The Outsiders’ Curse
A few foreigners who survived deep journeys into N’gazama found they could never escape the mist. Even on clear days in distant lands, fog clings to them, visions haunt them, and masked figures appear at the edges of their sight.
The Hidden Paths
Though the jungle seems impossible to navigate, the N’gazama carve hidden paths using runes daubed in ash and resin. These can only be seen when mist is thickest. Those who learn to read them can move safely through the fog.
Adventure Hooks
The Black Mask
A trader’s caravan brings back a cracked N’gazama mask that whispers at night. Soon murders follow in the camp, each victim staring-eyed and grinning. The adventurers must return the mask to the vents before the Sleeper’s fragment consumes its host.
Lost in the Fog
A noble’s son vanishes after entering the mist on a hunting dare.

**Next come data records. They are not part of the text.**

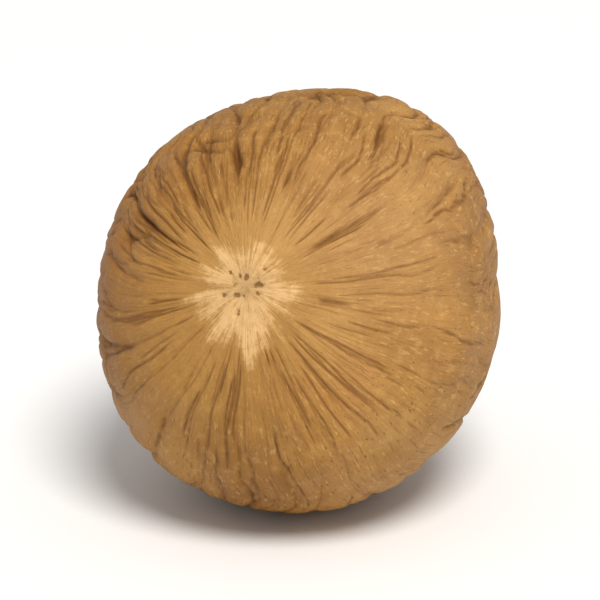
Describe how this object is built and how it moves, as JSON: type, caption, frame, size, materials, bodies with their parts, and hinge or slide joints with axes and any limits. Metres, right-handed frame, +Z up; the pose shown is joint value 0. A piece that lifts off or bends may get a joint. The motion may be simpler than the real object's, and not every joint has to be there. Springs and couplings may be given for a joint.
{
  "type": "whole nutmeg",
  "caption": "Single whole dried nutmeg: a brown wrinkled egg-shaped kernel lying on its side, with a pale scar at its broad end.",
  "frame": {"origin": "middle of the small flat spot that the nutmeg rests on", "axes": "+Z up; +Y along the nutmeg's length, away from its broad end with the scar"},
  "size_m": [0.0208, 0.0259, 0.0213],
  "materials": {
    "nutmeg_skin": "dry wrinkled brown seed skin with a low sheen, darker in its furrows and cream at the scar"
  },
  "bodies": {
    "root": {"nutmeg": "nutmeg_skin"}
  },
  "joints": []
}
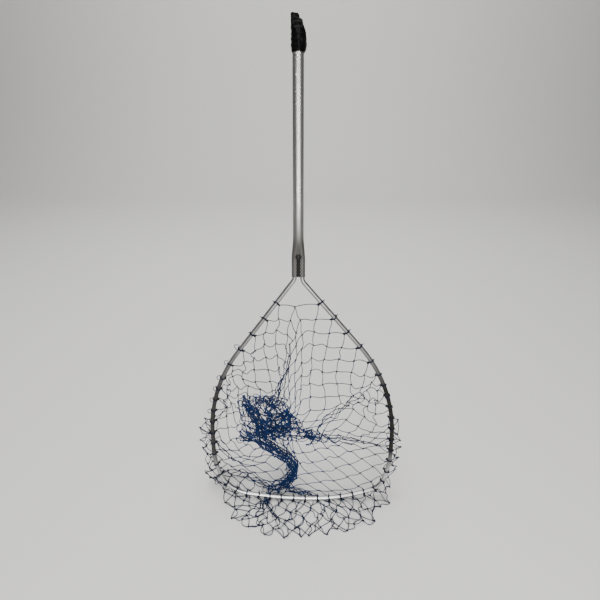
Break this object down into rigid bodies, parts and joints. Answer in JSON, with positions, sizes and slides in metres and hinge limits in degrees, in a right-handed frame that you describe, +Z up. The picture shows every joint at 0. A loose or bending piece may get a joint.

The adventurers must brave N’gazama to find him before he loses himself to the Sleeper’s dream. But is he still real, or already just a figment of the dream?
The False Village
The party stumbles into a N’gazama village where the people welcome them kindly, sharing food and shelter. Yet every night the villagers act stranger, repeating phrases, walking in circles, or flickering in and out of sight. By the time the adventurers realize they are trapped in a vision, escape may no longer be possible.